Un nouveau chapitre
Le projet est encore flou, mais l’intention derrière la future loi-cadre sur la reconnaissance et la mise en oeuvre des droits des peuples autochtones annoncée mercredi dernier par le premier ministre Justin Trudeau est la bonne.
Les rapports, les commissions d’enquête et une cascade de jugements le répètent depuis des décennies. Les autochtones ont des droits ancestraux et des droits inhérents issus de traités. Cela n’a pas suffi à mettre fin à la posture colonialiste des gouvernements fédéral et provinciaux. Il y a eu des progrès depuis 150 ans, mais à pas de tortue. Même l’enchâssement des droits autochtones dans la Constitution de 1982, obtenu à l’arraché, n’a pas suffi. Les quatre conférences constitutionnelles prévues par la suite pour définir ces droits se sont terminées dans une impasse en 1987. Comme l’a dit M. Trudeau, «au lieu de tout simplement voir leurs droits reconnus et affirmés […], les autochtones ont été forcés de prouver encore et toujours, à coups de contestations judiciaires coûteuses et interminables, que leurs droits existaient bel et bien et qu’ils doivent être reconnus et mis en oeuvre ».

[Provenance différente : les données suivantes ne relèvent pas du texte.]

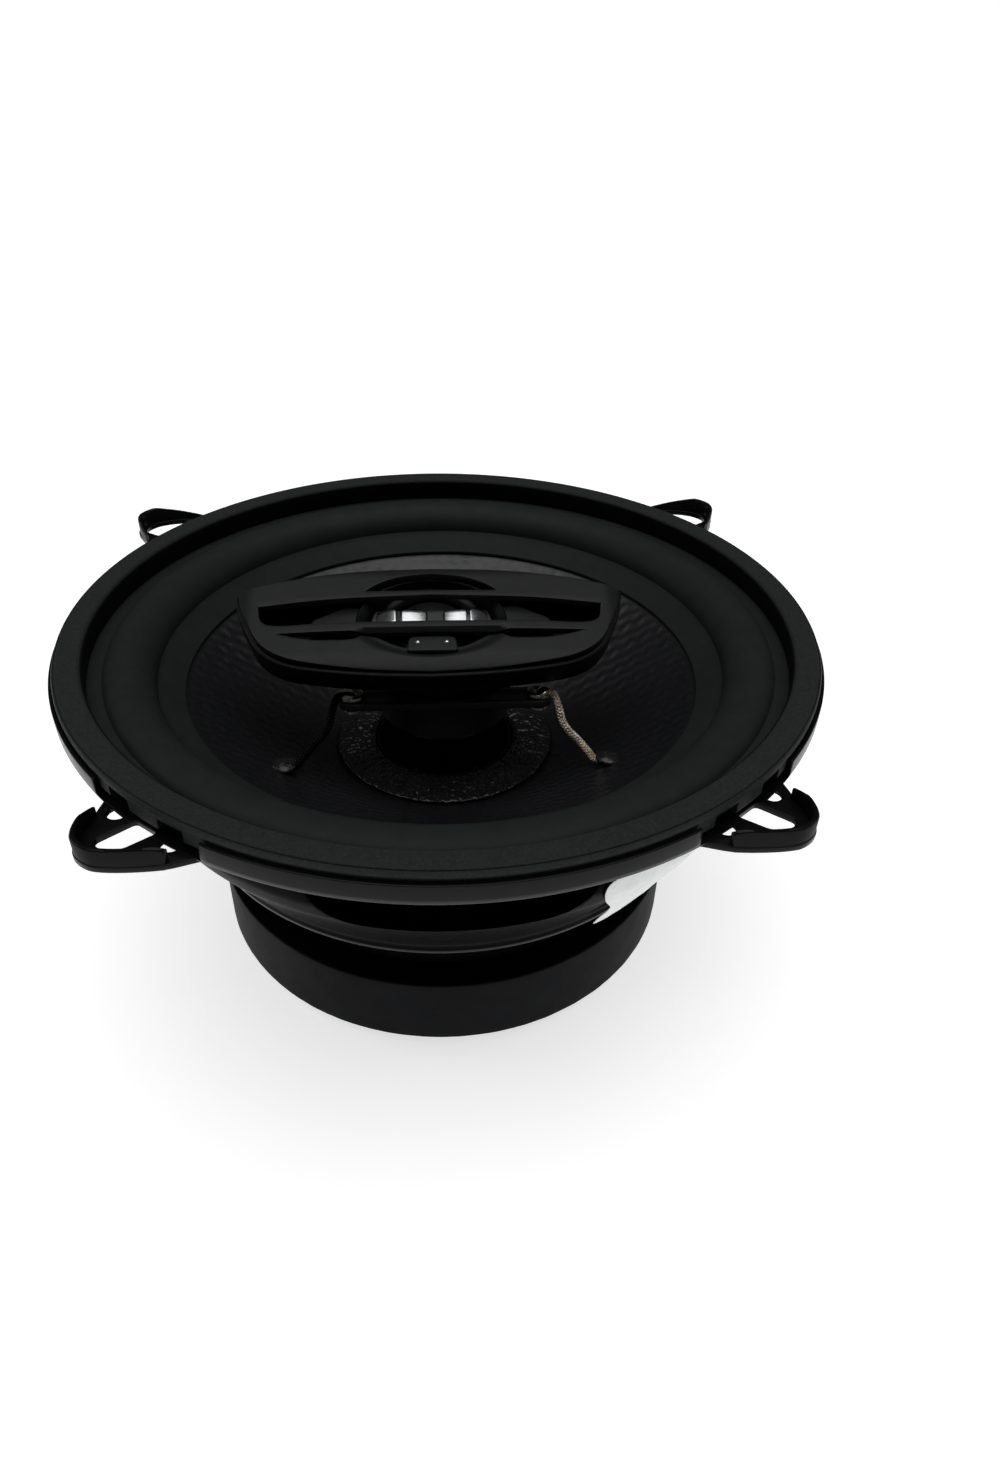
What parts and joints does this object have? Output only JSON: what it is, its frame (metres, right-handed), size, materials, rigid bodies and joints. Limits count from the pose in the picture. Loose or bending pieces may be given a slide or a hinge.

C’est cette équation que son gouvernement veut inverser. Ces droits ne seront plus contestés, mais reconnus, et on cherchera une manière d’y donner vie. La loi-cadre, explique-t-on dans l’entourage de la ministre des Relations Couronne-Autochtones, Carolyn Bennett, imposera une obligation à tout l’appareil fédéral de tenir compte de ces droits lors de l’élaboration de lois, de politiques et de programmes.
On cite en exemple le projet de loi sur l’évaluation environnementale, qui prévoit d’emblée des mécanismes de consultation et de participation des autochtones. Ce serait le genre de norme que la loi-cadre imposerait, tout comme l’obligation de prévoir des mécanismes permettant aux nations autochtones qui le souhaitent d’assumer elles-mêmes les responsabilités dans le secteur visé. On ouvrirait ainsi la voie à une autonomie gouvernementale sur mesure avec pour objectif de permettre à ces nations de se soustraire en tout ou en partie à la Loi sur les Indiens.
En matière de revendications territoriales et particulières, on n’exigera plus que, en échange d’un accord, les signataires autochtones renoncent à leurs droits ancestraux. Ottawa imposait cette condition jusqu’à maintenant afin d’avoir la certitude de clore le dossier pour de bon.
Cette loi-cadre, qu’on espère présenter avant la fin de l’année et mettre en oeuvre l’an prochain, doit toutefois faire l’objet de vastes consultations. Elles pourraient s’annoncer ardues, car la définition et la portée des droits prévus dans la Constitution ne font pas toujours consensus, y compris parmi les autochtones.
L’expérience vaut quand même la peine d’être tentée parce qu’Ottawa ne peut imposer ses vues en ce domaine. Il le fait depuis 150 ans et on voit où cela nous a menés. Une nouvelle relation Couronne-Autochtones ne peut toutefois voir le jour sans ce «renversement radical de perspective», comme l’appelle la sénatrice Renée Dupuis, une juriste éminente en matière de droits autochtones, un renversement que la loi-cadre visera à consolider.
Cela ne va pas rendre les choses plus simples, il est même fort probable que les négociations vont se multiplier, mais mieux vaut un dialogue fructueux qu’un climat perpétuel d’affrontement devant les tribunaux. Il faudra aussi voir comment les provinces recevront cette initiative et pourront y arrimer leurs propres approches et politiques.
La consultation et l’élaboration de ce cadre ne doivent toutefois pas ralentir les actions urgentes et nécessaires pour corriger des décennies d’injustices et de discrimination systémique en matière de santé, d’éducation, de services sociaux, de logement, de développement économique et j’en passe. Le rattrapage doit se poursuivre et s’accélérer, car les nations autochtones ne pourront reprendre leur destin en main, dans le respect de leur culture et leurs traditions, si elles n’ont pas les moyens pour le faire.
Cette annonce a été reçue avec prudence et même méfiance dans les rangs autochtones, l’histoire leur donnant toutes les raisons d’être sur leurs gardes. Comme l’a dit le député cri Romeo Saganash, «il faut s’assurer que cette fois sera la bonne. Une des choses les plus inacceptables que puisse faire un politicien est d’anéantir l’espoir des plus vulnérables en brisant ses promesses ».
Monsieur Trudeau, vous n’avez pas le droit de les décevoir.